** START Supplied data **

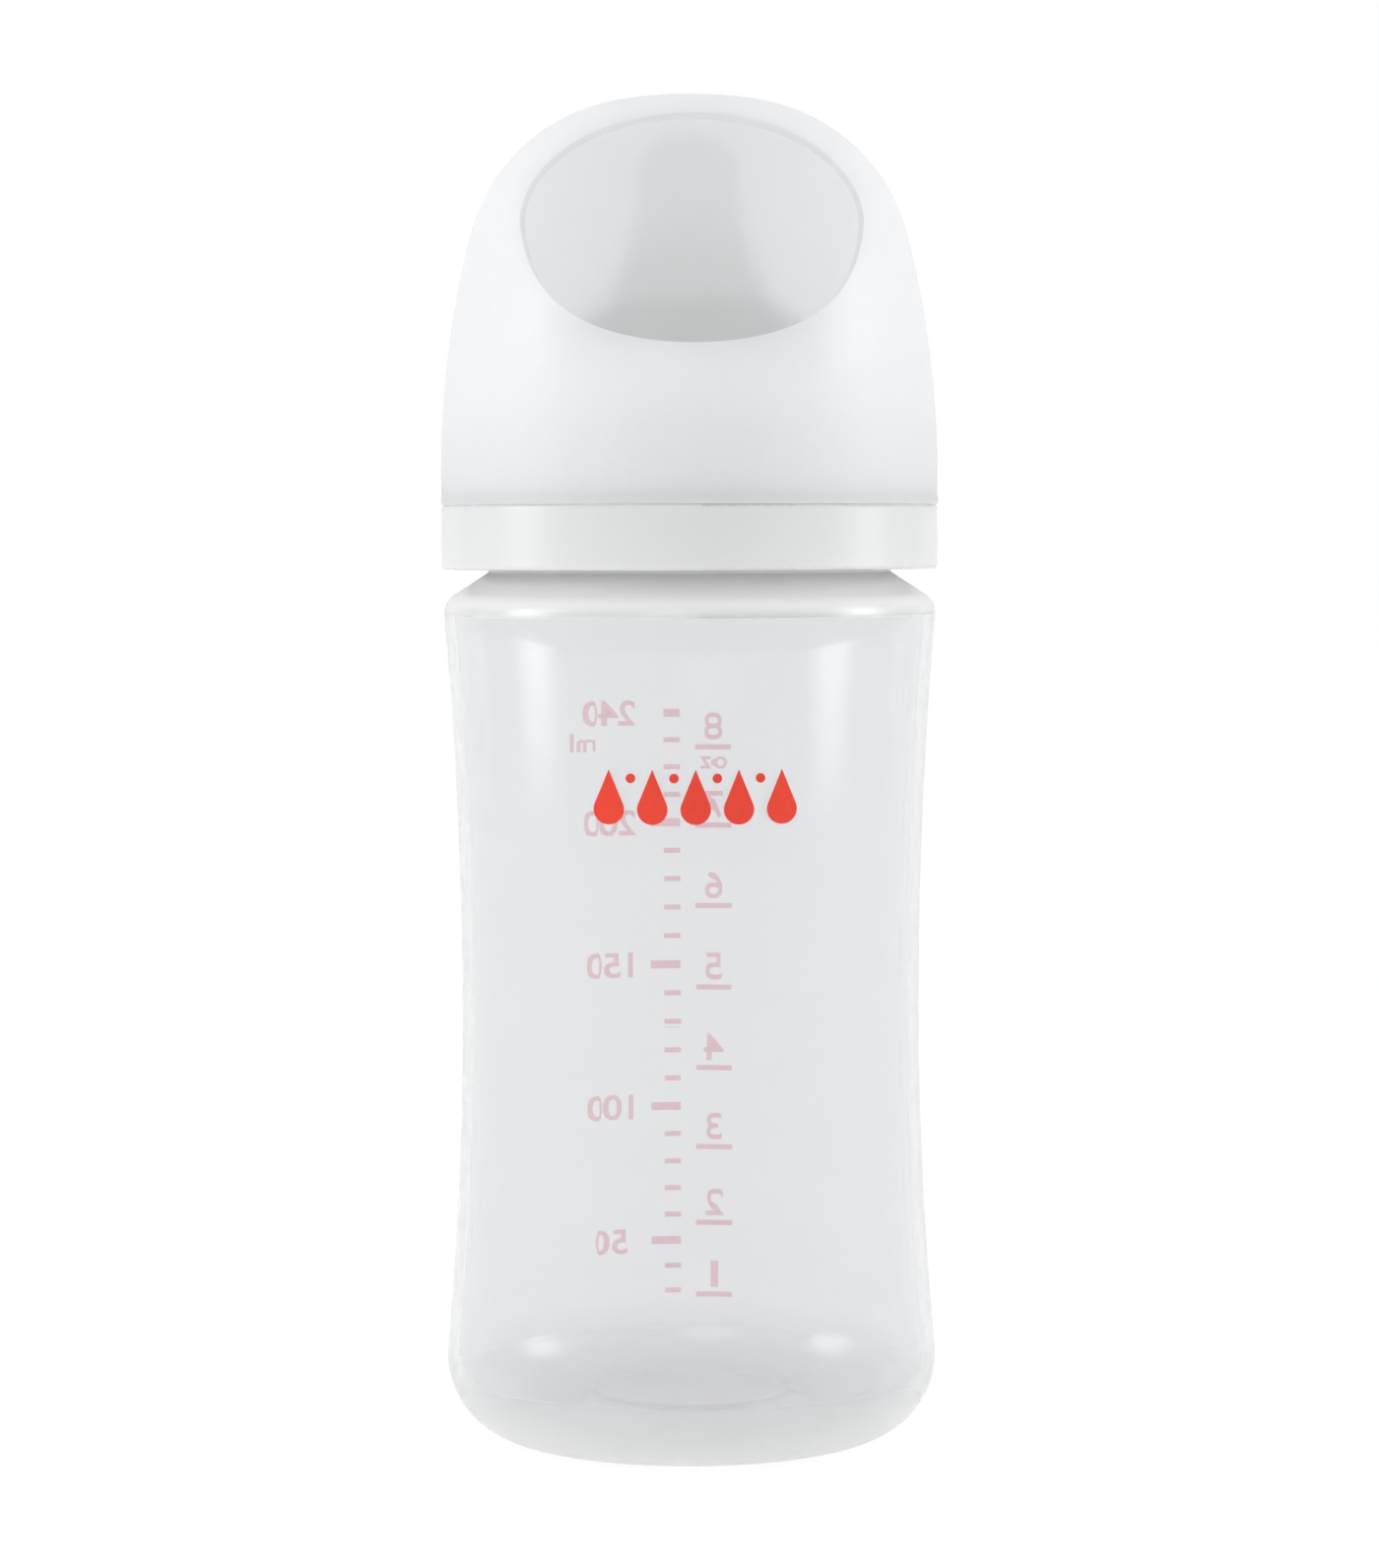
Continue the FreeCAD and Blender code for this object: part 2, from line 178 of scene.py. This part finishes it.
def body_plastic():
    """Clear polypropylene with faint flow marks and fine scuffs, milkier where it was stretched least."""
    material, made = new_material("body_plastic")
    place = made.add("TexCoord").outputs["Object"]
    stretched = made.add("Mapping", {"Vector": place, "Scale": (1, 1, 0.25)}).outputs[0]
    flow = made.noise(stretched, 60)
    scuffs = made.noise(place, 900, 4, 0.6)
    height = made.add("SeparateXYZ", {0: place}).outputs["Z"]
    shoulder_milk = made.ramp(height, shoulder_level - mm, shoulder_level + mm, 0, 1)
    near_foot = made.math("POWER", made.ramp(height, 0, base_level, 1, 0), 1.5)
    base_milk = made.math("MULTIPLY", near_foot, base_milk_share)
    milk = made.math("MAXIMUM", shoulder_milk, base_milk)
    smooth = made.ramp(scuffs, 0.3, 0.75, 0.012, 0.03)
    blurred = made.math("MAXIMUM", shoulder_milk, near_foot)
    roughness = made.between(blurred, smooth, 0.25)
    clear = made.ramp(milk, 0, 1, 0.9, 0)
    colour = made.colour_between(milk, (0.9, 0.91, 0.92), (0.995, 0.995, 0.99))
    bump = made.add("Bump", {"Height": flow, "Strength": 0.01, "Distance": 0.4 * mm})
    shader = made.add("BsdfPrincipled", {
        "Base Color": colour,
        "Roughness": roughness,
        "IOR": plastic_ior,
        "Transmission Weight": clear,
        "Normal": bump.outputs[0],
    })
    with_glow_through(made, shader, made.ramp(milk, 0, 1, 0, 0.45), (0.985, 0.985, 0.98))
    return material


def facet_mask(made):
    """One on both faces of the hood's polished facet: near its curve, with the normal along its radius."""
    coordinates = made.add("TexCoord")
    facet_axis = Vector((0, math.sin(facet_tilt), math.cos(facet_tilt)))
    offset = made.vector("SUBTRACT", coordinates.outputs["Object"], facet_centre)
    along = made.add("VectorMath", {0: offset, 1: facet_axis}, operation="DOT_PRODUCT").outputs["Value"]
    shift = made.add("VectorMath", {0: facet_axis, "Scale": along}, operation="SCALE").outputs[0]
    across = made.vector("SUBTRACT", offset, shift)
    reach = made.add("VectorMath", {0: across}, operation="LENGTH").outputs["Value"]
    outward = made.vector("NORMALIZE", across)
    facing = made.add("VectorMath", {0: outward, 1: coordinates.outputs["Normal"]}, operation="DOT_PRODUCT")
    aligned = made.ramp(made.math("ABSOLUTE", facing.outputs["Value"]), 0.93, 0.98, 0, 1)
    near_facet = made.ramp(reach, facet_curve - 3 * mm, facet_curve - 2 * mm, 0, 1)
    return made.math("MULTIPLY", aligned, near_facet)


def hood_plastic():
    """Frosted polypropylene with a polished facet: fine sparkle grain over a soft blur."""
    material, made = new_material("hood_plastic")
    place = made.add("TexCoord").outputs["Object"]
    facet = facet_mask(made)
    grain = made.noise(place, 2600, 2, 0.6)
    cloud = made.noise(place, 45, 3)
    frosted = made.ramp(cloud, 0.3, 0.7, 0.40, 0.48)
    roughness = made.between(facet, frosted, 0.24)
    clear = made.ramp(facet, 0, 1, 0.12, 1)
    strength = made.ramp(facet, 0, 1, 0.8, 0.02)
    bump = made.add("Bump", {"Height": grain, "Strength": strength, "Distance": 0.1 * mm})
    shader = made.add("BsdfPrincipled", {
        "Base Color": (0.985, 0.99, 0.995, 1),
        "Roughness": roughness,
        "IOR": plastic_ior,
        "Transmission Weight": clear,
        "Normal": bump.outputs[0],
    })
    with_glow_through(made, shader, made.ramp(facet, 0, 1, 0.56, 0.05), (0.95, 0.955, 0.962))
    return material


def collar_plastic():
    """Glossy white polypropylene with a slight depth and fine moulding marks."""
    material, made = new_material("collar_plastic")
    place = made.add("TexCoord").outputs["Object"]
    fine = made.noise(place, 400, 3, 0.6)
    shade = made.noise(place, 30, 2)
    colour = made.colour_between(shade, (0.71, 0.715, 0.715), (0.745, 0.75, 0.755))
    roughness = made.ramp(fine, 0.3, 0.7, 0.2, 0.215)
    bump = made.add("Bump", {"Height": fine, "Strength": 0.004, "Distance": 0.1 * mm})
    shader = made.add("BsdfPrincipled", {
        "Base Color": colour,
        "Roughness": roughness,
        "IOR": plastic_ior,
        "Subsurface Weight": 0.5,
        "Subsurface Radius": (1, 1, 1),
        "Subsurface Scale": 2.5 * mm,
        "Normal": bump.outputs[0],
    })
    with_glow_through(made, shader, 0.12, (0.9, 0.9, 0.9))
    return material


def silicone():
    """Soft milky silicone: smooth, with slow cloudiness and a fine dusty grain."""
    material, made = new_material("silicone")
    place = made.add("TexCoord").outputs["Object"]
    cloud = made.noise(place, 120, 3)
    fine = made.noise(place, 2200, 2)
    roughness = made.ramp(cloud, 0.3, 0.7, 0.1, 0.16)
    bump = made.add("Bump", {"Height": fine, "Strength": 0.08, "Distance": 0.1 * mm})
    shader = made.add("BsdfPrincipled", {
        "Base Color": (0.996, 0.994, 0.99, 1),
        "Roughness": roughness,
        "IOR": silicone_ior,
        "Transmission Weight": 0.5,
        "Normal": bump.outputs[0],
    })
    with_glow_through(made, shader, 0.85, (0.995, 0.993, 0.99))
    return material


def ink(name, colour, worn_colour, see_through, lit_colour):
    """Screen-printed ink: nearly even, with tiny spots of a paler tone, and partly clear."""
    material, made = new_material(name)
    place = made.add("TexCoord").outputs["Object"]
    speckle = made.ramp(made.noise(place, 5000, 2), 0.55, 0.75, 0, 0.5)
    tone = made.colour_between(speckle, colour, worn_colour)
    roughness = made.ramp(made.noise(place, 1200, 2), 0.3, 0.7, 0.4, 0.55)
    shader = made.add("BsdfPrincipled", {"Base Color": tone, "Roughness": roughness})
    through = made.add("BsdfTransparent", {"Color": (*lit_colour, 1)})
    both = made.add("MixShader", {0: see_through, 1: shader.outputs[0], 2: through.outputs[0]})
    made.add("OutputMaterial", {"Surface": both.outputs[0]})
    return material


materials = {
    "body_plastic": body_plastic(),
    "hood_plastic": hood_plastic(),
    "collar_plastic": collar_plastic(),
    "silicone": silicone(),
    "scale_ink": ink(
        "scale_ink",
        colour=(1.0, 0.5, 0.58),
        worn_colour=(1.0, 0.65, 0.7),
        see_through=0.9,
        lit_colour=(1.0, 0.78, 0.81),
    ),
    "motif_ink": ink(
        "motif_ink",
        colour=(0.84, 0.045, 0.015),
        worn_colour=(0.87, 0.14, 0.07),
        see_through=0.2,
        lit_colour=(1.0, 0.15, 0.08),
    ),
}

for node in nodes.values():
    for slot in node.material_slots:
        slot.material = materials[slot.material.name.split(".")[0]]


def wall_radius(angle, height):
    """Outer radius of the bottle body at an angle from the back, read from its mesh."""
    direction = Vector((math.sin(angle), math.cos(angle), 0))
    start = direction * well_outside + Vector((0, 0, height))
    hit, place, _, _ = nodes["bottle_body"].ray_cast(start, -direction)
    if not hit:
        raise ValueError(f"no wall at height {height}")
    return math.hypot(place.x, place.y)


def back_print(name, text, height, middle, foot, width=number_width):
    """Text printed on the outside of the back wall, bent to its curve, to be read from behind."""
    curve = bpy.data.curves.new(name, "FONT")
    curve.body = text
    curve.align_x = "CENTER"
    curve.size = 1.0
    curve.extrude = 0.5
    curve.offset = print_weight
    letters = bpy.data.objects.new(name + "_letters", curve)
    mesh = bpy.data.meshes.new_from_object(letters)
    bpy.data.objects.remove(letters)
    low = min(v.co.y for v in mesh.vertices)
    high = max(v.co.y for v in mesh.vertices)
    left = min(v.co.x for v in mesh.vertices)
    right = max(v.co.x for v in mesh.vertices)
    scale = height / (high - low)
    for vertex in mesh.vertices:
        across = middle - (vertex.co.x - (left + right) / 2) * scale * width
        level = foot + (vertex.co.y - low) * scale
        # The box's half width is near enough to the wall's radius to find the wall
        wall = wall_radius(across / cad_high.x, level)
        angle = across / wall
        out = wall + ink_lift + vertex.co.z * 2 * ink_half_thickness
        vertex.co = (math.sin(angle) * out, math.cos(angle) * out, level)
    mesh.materials.append(materials["scale_ink"])
    printed = bpy.data.objects.new(name, mesh)
    bpy.context.scene.collection.objects.link(printed)
    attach(printed, "bottle")


def mark_heights(name):
    """Middle heights of the bars in a printed scale, lowest first, read from its mesh."""
    levels = sorted({round(v.co.z, 5) for v in nodes[name].data.vertices})
    bars = [[levels[0]]]
    for level in levels[1:]:
        if level - bars[-1][-1] < thickest_bar:
            bars[-1].append(level)
        else:
            bars.append([level])
    return [(bar[0] + bar[-1]) / 2 for bar in bars]


def print_scales():
    """Numbers and units beside the bars: every 50 mL and the top one, and every ounce."""
    millilitres = mark_heights("millilitre_scale")
    for volume, level in zip(millilitre_bars, millilitres):
        if volume % numbered_step == 0 or volume == millilitre_bars[-1]:
            foot = level - millilitre_number_height / 2
            name = f"millilitre_number_{volume}"
            back_print(name, str(volume), millilitre_number_height, millilitre_numbers_middle, foot)
    foot = millilitres[-1] - millilitre_unit_drop
    back_print("millilitre_unit", "ml", millilitre_unit_height, millilitre_unit_middle, foot, unit_width)
    ounces = mark_heights("ounce_scale")
    for count, level in enumerate(ounces, 1):
        foot = level + ounce_number_rise
        back_print(f"ounce_number_{count}", str(count), ounce_number_height, ounce_numbers_middle, foot)
    foot = ounces[-1] - ounce_unit_drop
    back_print("ounce_unit", "oz", ounce_unit_height, ounce_numbers_middle, foot, unit_width)


print_scales()


def photo_camera():
    """Camera where the photograph was taken from, pitched so that the horizon keeps its row."""
    camera = bpy.data.cameras.new("photo_camera")
    camera.sensor_width = sensor_long_side
    camera.lens = focal_pixels / image_height * sensor_long_side
    camera.clip_start = 0.01
    camera.clip_end = 100
    pitch = math.atan((image_height / 2 - horizon_row) / focal_pixels)
    holder = bpy.data.objects.new("photo_camera", camera)
    holder.location = (
        math.sin(camera_orbit) * camera_distance,
        -math.cos(camera_orbit) * camera_distance,
        camera_height,
    )
    holder.rotation_euler = (math.pi / 2 - pitch, camera_roll, camera_orbit)
    bpy.context.scene.collection.objects.link(holder)
    bpy.context.scene.camera = holder


photo_camera()


# Studio: the surround's brightness along Y, from behind the camera (-1) to behind the bottle (1)
panel_levels = (
    (-1, 0.65),
    (-0.7, 0.65),
    (-0.45, 0.8),
    (-0.2, 1.0),
    (0.57, 0.9),
    (0.58, 0.0),
    (0.61, 0.0),
    (0.62, 1.0),
)
ceiling_level = 0.95
ceiling_edge = (0.4, 0.6)
floor_radius = 4
floor_sides = 64
floor_colour = 0.12
floor_glow = 0.9
far_floor_glow = 0.93
floor_glow_reach = (0.3, 1.5)
softbox_distance = 0.9


def world():
    """White behind with a thin dark rim, bright sides and ceiling, and a dimmer room behind the camera."""
    sky = bpy.data.worlds.new("studio")
    bpy.context.scene.world = sky
    sky.use_nodes = True
    made = Nodes(sky.node_tree)
    direction = made.add("TexCoord").outputs["Generated"]
    split = made.add("SeparateXYZ", {0: direction})
    around = made.add("ValToRGB", {0: made.ramp(split.outputs["Y"], -1, 1, 0, 1)})
    stops = around.color_ramp.elements
    stops.remove(stops[0])
    for number, (depth, level) in enumerate(panel_levels):
        position = (depth + 1) / 2
        stop = stops[0] if number == 0 else stops.new(position)
        stop.position = position
        stop.color = (level, level, level, 1)
    above = made.ramp(split.outputs["Z"], *ceiling_edge, 0.0, ceiling_level)
    lit = made.math("MAXIMUM", around.outputs["Color"], above)
    camera = made.add("LightPath").outputs["Is Camera Ray"]
    strength = made.between(camera, lit, 1.0)
    background = made.add("Background", {"Color": (1, 1, 1, 1), "Strength": strength})
    made.add("OutputWorld", {"Surface": background.outputs[0]})


def floor():
    """Wide light table: it glows from below and keeps the bottle's soft shadow."""
    mesh = bpy.data.meshes.new("floor")
    turns = [math.tau * k / floor_sides for k in range(floor_sides)]
    ring = [(math.cos(turn) * floor_radius, math.sin(turn) * floor_radius, 0) for turn in turns]
    mesh.from_pydata(ring, [], [list(range(floor_sides))])
    ground = bpy.data.objects.new("floor", mesh)
    bpy.context.scene.collection.objects.link(ground)
    material, made = new_material("floor")
    diffuse = made.add("BsdfDiffuse", {"Color": (floor_colour, floor_colour, floor_colour, 1)})
    place = made.add("TexCoord").outputs["Object"]
    away = made.add("VectorMath", {0: place}, operation="LENGTH").outputs["Value"]
    level = made.ramp(away, *floor_glow_reach, floor_glow, far_floor_glow)
    glow = made.add("Emission", {"Color": (1, 1, 1, 1), "Strength": level})
    both = made.add("AddShader", {0: diffuse.outputs[0], 1: glow.outputs[0]})
    made.add("OutputMaterial", {"Surface": both.outputs[0]})
    mesh.materials.append(material)


def softbox(name, azimuth, elevation, width, height, power):
    """Area light with fading edges, facing the middle of the bottle. Azimuth 0 is the camera's side."""
    light = bpy.data.lights.new(name, "AREA")
    light.shape = "RECTANGLE"
    light.size = width
    light.size_y = height
    light.energy = power
    light.use_nodes = True
    made = Nodes(light.node_tree)
    place = made.add("SeparateXYZ", {0: made.add("NewGeometry").outputs["Parametric"]})
    fades = [made.math("SINE", made.math("MULTIPLY", place.outputs[axis], math.pi)) for axis in ("X", "Y")]
    glow = made.add("Emission", {"Strength": made.math("MULTIPLY", *fades)})
    made.add("OutputLight", {"Surface": glow.outputs[0]})
    lamp = bpy.data.objects.new(name, light)
    middle = Vector((0, 0, cad_high.z / 2))
    turn = math.radians(azimuth)
    rise = math.radians(elevation)
    out = Vector((math.sin(turn) * math.cos(rise), -math.cos(turn) * math.cos(rise), math.sin(rise)))
    lamp.location = middle + out * softbox_distance
    lamp.rotation_euler = out.to_track_quat("Z", "Y").to_euler()
    bpy.context.scene.collection.objects.link(lamp)


world()
floor()
softbox("left_softbox", azimuth=-82, elevation=16, width=0.5, height=0.55, power=6.0)
softbox("right_softbox", azimuth=87, elevation=16, width=0.5, height=0.55, power=6.0)
softbox("front_softbox", azimuth=-10, elevation=20, width=0.6, height=0.5, power=2.4)

scene = bpy.context.scene
scene.view_settings.view_transform = "Standard"
scene.cycles.max_bounces = 24
scene.cycles.transmission_bounces = 24
scene.cycles.glossy_bounces = 24
scene.cycles.diffuse_bounces = 12
scene.cycles.transparent_max_bounces = 16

** END Supplied data **

Scan the material above for the string "printed" and report each line where you find it.

    """Screen-printed ink: nearly even, with tiny spots of a paler tone, and partly clear."""
    """Text printed on the outside of the back wall, bent to its curve, to be read from behind."""
    printed = bpy.data.objects.new(name, mesh)
    bpy.context.scene.collection.objects.link(printed)
    attach(printed, "bottle")
    """Middle heights of the bars in a printed scale, lowest first, read from its mesh."""